• [Requirement]:
Exactly the lines between the line containing "Write the three.js" and the line containing "const degree = Math.PI / 180;", together with those two lines, are to be output.

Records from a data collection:
════════

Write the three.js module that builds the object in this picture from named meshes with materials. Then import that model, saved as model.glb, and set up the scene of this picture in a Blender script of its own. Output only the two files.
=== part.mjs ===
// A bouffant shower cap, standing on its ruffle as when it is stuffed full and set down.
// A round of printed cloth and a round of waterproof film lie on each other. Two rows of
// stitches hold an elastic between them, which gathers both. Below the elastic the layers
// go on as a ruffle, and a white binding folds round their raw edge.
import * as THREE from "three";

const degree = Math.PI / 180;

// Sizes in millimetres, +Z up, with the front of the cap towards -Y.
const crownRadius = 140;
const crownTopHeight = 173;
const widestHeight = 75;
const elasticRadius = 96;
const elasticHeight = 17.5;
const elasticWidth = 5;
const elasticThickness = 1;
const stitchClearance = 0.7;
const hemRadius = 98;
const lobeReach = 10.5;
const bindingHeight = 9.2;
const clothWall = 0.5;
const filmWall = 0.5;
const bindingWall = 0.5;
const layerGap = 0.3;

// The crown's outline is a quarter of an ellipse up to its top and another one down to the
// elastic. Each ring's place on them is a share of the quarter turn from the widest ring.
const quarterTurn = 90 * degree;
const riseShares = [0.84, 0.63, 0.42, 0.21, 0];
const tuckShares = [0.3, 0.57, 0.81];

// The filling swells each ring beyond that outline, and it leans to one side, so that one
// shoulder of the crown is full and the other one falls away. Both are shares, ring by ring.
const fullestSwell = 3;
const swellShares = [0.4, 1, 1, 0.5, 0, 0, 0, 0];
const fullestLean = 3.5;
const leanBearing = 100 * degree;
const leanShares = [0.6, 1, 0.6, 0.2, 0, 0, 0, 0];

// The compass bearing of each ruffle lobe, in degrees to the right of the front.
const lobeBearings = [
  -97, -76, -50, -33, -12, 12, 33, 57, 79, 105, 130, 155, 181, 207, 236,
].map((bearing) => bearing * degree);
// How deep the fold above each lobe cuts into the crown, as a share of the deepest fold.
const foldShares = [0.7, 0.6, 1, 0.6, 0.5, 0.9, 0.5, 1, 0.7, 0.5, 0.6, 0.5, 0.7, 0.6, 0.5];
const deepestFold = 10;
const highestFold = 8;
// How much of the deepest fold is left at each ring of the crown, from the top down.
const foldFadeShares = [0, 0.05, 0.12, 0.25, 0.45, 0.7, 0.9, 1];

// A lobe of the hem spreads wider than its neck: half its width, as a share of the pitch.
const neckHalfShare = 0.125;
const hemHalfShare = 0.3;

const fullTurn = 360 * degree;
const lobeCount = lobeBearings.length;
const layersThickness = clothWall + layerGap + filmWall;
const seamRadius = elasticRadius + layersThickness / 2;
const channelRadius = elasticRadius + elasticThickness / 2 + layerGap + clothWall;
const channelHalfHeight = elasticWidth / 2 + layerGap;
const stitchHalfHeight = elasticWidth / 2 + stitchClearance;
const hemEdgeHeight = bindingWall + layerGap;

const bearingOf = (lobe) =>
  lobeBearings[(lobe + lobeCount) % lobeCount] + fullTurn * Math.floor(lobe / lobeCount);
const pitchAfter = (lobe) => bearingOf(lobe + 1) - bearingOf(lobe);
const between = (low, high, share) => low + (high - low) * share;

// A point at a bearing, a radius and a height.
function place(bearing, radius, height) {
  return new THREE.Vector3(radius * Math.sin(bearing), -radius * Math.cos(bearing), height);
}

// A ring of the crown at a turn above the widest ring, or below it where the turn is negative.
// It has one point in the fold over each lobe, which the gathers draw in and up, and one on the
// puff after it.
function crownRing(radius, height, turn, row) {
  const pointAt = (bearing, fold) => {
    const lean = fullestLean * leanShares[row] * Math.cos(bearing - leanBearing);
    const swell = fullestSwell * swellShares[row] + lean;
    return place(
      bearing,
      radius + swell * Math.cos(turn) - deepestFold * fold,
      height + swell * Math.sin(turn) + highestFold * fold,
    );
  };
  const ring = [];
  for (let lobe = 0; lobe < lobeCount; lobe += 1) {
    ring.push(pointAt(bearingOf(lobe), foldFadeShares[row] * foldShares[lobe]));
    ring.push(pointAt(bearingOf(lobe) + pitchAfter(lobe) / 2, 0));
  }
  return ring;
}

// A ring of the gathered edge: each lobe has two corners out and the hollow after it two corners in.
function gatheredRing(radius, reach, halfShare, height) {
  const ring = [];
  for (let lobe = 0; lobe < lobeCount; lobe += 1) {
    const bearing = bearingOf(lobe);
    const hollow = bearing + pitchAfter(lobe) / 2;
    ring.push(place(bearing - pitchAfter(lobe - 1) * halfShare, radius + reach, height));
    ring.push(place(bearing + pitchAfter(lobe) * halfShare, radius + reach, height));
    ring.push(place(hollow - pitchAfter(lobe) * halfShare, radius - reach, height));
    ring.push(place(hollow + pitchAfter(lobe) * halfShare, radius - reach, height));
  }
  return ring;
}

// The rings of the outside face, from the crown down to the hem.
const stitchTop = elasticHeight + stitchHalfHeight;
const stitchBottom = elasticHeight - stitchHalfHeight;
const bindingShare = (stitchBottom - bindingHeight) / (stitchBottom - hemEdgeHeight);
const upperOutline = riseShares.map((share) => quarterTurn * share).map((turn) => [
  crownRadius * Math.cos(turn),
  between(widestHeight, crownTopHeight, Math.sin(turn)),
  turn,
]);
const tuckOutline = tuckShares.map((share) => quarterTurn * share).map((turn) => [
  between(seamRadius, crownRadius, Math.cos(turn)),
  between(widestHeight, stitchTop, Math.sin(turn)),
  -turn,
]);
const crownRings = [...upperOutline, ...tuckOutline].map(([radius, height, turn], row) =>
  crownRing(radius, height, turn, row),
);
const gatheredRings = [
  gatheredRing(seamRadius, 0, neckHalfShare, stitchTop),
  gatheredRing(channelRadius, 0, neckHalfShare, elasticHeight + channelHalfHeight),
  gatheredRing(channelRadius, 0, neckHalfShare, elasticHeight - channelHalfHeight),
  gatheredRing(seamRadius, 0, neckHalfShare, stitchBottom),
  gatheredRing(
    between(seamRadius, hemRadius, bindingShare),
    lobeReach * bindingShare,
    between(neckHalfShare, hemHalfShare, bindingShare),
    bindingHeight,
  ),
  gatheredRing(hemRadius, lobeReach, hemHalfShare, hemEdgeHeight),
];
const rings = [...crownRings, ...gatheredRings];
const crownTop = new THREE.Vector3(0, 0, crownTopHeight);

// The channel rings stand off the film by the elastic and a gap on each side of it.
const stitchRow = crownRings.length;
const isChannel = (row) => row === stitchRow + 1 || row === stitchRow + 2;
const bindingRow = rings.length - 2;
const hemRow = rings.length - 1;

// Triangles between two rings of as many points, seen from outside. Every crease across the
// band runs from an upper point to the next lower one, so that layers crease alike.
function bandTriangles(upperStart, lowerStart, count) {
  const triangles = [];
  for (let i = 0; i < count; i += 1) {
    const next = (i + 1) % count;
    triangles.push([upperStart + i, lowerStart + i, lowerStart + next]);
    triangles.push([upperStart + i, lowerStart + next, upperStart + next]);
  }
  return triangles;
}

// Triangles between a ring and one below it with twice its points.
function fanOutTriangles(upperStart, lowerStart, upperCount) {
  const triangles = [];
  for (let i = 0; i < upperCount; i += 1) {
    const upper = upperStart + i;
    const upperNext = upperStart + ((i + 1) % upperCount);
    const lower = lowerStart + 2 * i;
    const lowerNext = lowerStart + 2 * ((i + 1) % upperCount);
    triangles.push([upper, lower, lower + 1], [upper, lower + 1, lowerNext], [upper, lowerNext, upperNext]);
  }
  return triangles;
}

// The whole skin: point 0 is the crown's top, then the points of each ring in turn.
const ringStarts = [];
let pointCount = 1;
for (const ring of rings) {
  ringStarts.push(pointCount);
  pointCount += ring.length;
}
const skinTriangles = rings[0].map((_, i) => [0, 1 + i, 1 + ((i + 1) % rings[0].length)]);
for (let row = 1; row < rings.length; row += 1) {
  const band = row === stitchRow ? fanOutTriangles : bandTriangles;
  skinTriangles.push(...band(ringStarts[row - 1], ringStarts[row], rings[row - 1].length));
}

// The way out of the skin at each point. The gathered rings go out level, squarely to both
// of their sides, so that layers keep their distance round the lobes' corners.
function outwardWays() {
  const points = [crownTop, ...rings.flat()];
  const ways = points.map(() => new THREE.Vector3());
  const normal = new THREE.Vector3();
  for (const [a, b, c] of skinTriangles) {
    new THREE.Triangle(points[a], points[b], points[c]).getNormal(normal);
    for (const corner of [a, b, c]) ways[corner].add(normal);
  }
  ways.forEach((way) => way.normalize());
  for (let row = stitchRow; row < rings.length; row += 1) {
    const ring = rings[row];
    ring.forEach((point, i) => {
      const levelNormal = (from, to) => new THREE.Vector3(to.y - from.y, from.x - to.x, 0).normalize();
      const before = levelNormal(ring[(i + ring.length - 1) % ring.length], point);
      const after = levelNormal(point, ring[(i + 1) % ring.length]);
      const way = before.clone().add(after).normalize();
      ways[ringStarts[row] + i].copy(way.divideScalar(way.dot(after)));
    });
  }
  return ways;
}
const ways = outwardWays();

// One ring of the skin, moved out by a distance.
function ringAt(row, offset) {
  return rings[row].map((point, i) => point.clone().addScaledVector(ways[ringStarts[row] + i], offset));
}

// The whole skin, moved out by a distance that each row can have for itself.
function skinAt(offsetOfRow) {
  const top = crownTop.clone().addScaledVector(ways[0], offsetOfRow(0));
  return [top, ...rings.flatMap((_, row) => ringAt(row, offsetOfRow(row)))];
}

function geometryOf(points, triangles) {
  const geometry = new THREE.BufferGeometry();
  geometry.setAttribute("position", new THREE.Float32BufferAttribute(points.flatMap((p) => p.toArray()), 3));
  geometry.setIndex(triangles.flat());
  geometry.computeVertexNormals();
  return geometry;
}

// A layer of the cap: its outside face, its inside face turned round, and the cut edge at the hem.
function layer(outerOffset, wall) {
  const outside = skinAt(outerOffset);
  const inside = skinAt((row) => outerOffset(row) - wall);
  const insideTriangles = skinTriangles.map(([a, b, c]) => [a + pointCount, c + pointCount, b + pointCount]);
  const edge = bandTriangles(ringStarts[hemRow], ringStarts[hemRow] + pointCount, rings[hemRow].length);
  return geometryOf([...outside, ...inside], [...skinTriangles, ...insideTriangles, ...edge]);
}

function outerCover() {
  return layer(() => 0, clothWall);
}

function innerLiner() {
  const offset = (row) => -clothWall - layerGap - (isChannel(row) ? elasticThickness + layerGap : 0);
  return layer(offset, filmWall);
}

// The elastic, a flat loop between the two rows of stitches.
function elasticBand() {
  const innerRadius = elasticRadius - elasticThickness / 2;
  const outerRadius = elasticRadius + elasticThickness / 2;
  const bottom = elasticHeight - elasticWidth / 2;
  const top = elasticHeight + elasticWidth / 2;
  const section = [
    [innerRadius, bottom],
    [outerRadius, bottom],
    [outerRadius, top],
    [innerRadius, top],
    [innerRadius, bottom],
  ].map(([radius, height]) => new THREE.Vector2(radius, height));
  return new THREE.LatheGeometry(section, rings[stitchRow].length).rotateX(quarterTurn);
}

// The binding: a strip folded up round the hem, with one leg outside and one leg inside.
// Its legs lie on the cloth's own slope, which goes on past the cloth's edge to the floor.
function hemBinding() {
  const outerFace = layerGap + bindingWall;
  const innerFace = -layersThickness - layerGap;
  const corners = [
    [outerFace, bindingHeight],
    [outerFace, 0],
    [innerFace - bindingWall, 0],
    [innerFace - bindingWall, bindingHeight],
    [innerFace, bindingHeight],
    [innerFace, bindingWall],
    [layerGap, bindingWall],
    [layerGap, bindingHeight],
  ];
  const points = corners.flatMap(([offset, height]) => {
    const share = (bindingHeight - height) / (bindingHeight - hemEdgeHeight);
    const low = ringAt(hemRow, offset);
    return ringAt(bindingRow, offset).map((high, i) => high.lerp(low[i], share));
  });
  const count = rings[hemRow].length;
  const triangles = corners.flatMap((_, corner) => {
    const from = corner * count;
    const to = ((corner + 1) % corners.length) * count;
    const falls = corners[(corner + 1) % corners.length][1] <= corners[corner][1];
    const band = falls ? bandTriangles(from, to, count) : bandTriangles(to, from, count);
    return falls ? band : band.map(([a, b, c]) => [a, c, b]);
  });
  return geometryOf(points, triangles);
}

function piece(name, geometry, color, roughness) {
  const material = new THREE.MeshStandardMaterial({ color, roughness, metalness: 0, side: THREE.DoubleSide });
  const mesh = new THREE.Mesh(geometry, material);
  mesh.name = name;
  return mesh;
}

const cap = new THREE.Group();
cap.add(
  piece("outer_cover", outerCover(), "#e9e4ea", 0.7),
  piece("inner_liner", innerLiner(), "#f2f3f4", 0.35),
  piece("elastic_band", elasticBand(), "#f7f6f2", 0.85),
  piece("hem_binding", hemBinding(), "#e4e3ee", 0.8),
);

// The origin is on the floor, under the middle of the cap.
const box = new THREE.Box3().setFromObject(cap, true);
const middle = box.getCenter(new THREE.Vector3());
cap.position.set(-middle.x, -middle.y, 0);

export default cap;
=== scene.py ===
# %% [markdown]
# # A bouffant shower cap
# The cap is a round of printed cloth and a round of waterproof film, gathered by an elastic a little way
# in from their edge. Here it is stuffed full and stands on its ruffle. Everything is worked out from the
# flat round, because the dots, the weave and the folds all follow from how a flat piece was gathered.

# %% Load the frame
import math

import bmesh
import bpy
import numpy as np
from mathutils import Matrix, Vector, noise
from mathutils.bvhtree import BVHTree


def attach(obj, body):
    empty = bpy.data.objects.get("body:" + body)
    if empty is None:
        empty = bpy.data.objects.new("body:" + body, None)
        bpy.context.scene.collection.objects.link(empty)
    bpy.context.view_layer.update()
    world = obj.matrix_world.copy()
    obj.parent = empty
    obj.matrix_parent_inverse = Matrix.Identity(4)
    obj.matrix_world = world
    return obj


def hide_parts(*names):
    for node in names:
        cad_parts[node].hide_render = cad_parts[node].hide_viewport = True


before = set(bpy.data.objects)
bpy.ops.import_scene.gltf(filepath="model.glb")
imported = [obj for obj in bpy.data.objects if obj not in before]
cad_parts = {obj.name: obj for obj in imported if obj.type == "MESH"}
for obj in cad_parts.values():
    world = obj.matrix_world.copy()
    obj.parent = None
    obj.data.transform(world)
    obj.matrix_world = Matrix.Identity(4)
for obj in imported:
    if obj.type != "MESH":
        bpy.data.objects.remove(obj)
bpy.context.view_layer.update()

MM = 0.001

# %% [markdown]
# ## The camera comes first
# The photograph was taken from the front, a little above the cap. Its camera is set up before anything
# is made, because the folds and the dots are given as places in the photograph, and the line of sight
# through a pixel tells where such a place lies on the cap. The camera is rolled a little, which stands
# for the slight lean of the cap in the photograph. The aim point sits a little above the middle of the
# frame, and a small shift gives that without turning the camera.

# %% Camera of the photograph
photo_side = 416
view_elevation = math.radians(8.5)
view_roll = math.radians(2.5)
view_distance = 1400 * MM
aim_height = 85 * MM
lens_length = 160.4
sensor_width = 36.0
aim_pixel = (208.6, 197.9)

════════

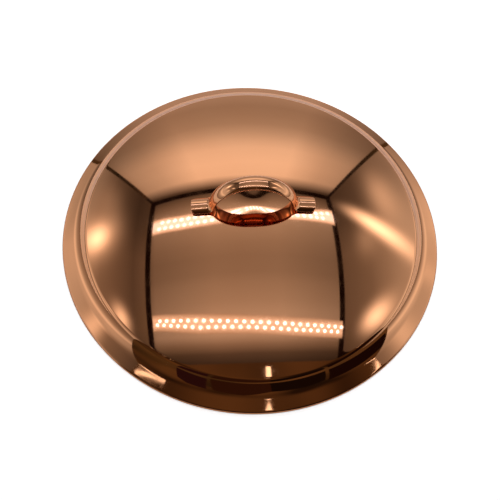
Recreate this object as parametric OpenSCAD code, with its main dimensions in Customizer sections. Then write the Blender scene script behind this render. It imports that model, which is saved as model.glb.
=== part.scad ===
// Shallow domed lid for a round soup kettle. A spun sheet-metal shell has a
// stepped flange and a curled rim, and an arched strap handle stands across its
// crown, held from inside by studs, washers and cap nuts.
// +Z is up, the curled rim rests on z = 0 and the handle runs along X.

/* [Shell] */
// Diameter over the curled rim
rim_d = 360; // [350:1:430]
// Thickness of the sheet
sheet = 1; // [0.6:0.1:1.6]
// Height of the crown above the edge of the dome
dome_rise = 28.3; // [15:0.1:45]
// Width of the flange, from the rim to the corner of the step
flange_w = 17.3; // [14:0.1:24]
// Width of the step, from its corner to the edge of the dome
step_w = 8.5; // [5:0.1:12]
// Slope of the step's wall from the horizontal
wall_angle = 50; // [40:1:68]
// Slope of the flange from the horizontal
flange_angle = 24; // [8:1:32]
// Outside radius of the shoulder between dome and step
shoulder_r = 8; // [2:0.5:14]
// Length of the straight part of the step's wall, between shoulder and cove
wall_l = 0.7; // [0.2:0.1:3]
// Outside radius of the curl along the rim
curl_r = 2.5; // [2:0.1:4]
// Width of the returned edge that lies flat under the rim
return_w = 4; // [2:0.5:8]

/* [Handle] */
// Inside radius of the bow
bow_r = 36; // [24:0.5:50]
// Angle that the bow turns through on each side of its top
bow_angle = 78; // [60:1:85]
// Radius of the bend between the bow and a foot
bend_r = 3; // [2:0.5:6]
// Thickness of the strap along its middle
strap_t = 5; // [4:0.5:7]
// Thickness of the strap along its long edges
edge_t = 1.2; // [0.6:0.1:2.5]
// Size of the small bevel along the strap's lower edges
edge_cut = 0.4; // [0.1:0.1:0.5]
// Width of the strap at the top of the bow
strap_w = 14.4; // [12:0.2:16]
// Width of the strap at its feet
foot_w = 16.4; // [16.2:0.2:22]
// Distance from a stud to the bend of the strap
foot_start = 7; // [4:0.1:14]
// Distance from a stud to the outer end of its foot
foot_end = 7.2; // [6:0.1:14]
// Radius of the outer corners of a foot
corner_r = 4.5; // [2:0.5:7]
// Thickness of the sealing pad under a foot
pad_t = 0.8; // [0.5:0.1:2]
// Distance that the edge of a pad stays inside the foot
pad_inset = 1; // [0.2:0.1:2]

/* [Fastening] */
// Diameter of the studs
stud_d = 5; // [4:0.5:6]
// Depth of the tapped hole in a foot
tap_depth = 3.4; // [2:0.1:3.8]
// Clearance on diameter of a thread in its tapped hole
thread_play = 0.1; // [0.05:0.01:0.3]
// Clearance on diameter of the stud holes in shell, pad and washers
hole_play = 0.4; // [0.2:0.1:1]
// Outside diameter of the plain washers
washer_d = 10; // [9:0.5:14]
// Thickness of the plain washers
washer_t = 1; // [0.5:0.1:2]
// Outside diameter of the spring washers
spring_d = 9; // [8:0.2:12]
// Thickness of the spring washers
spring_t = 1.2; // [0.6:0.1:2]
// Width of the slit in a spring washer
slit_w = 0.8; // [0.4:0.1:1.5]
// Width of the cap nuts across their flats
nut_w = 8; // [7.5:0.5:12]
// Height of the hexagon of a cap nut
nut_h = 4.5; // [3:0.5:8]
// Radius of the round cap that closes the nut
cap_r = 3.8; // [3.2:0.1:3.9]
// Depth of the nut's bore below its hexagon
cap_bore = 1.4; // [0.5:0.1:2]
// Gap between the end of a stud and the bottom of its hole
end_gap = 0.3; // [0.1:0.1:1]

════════

• [Answer to the problem]:
Write the three.js module that builds the object in this picture from named meshes with materials. Then import that model, saved as model.glb, and set up the scene of this picture in a Blender script of its own. Output only the two files.
=== part.mjs ===
// A bouffant shower cap, standing on its ruffle as when it is stuffed full and set down.
// A round of printed cloth and a round of waterproof film lie on each other. Two rows of
// stitches hold an elastic between them, which gathers both. Below the elastic the layers
// go on as a ruffle, and a white binding folds round their raw edge.
import * as THREE from "three";

const degree = Math.PI / 180;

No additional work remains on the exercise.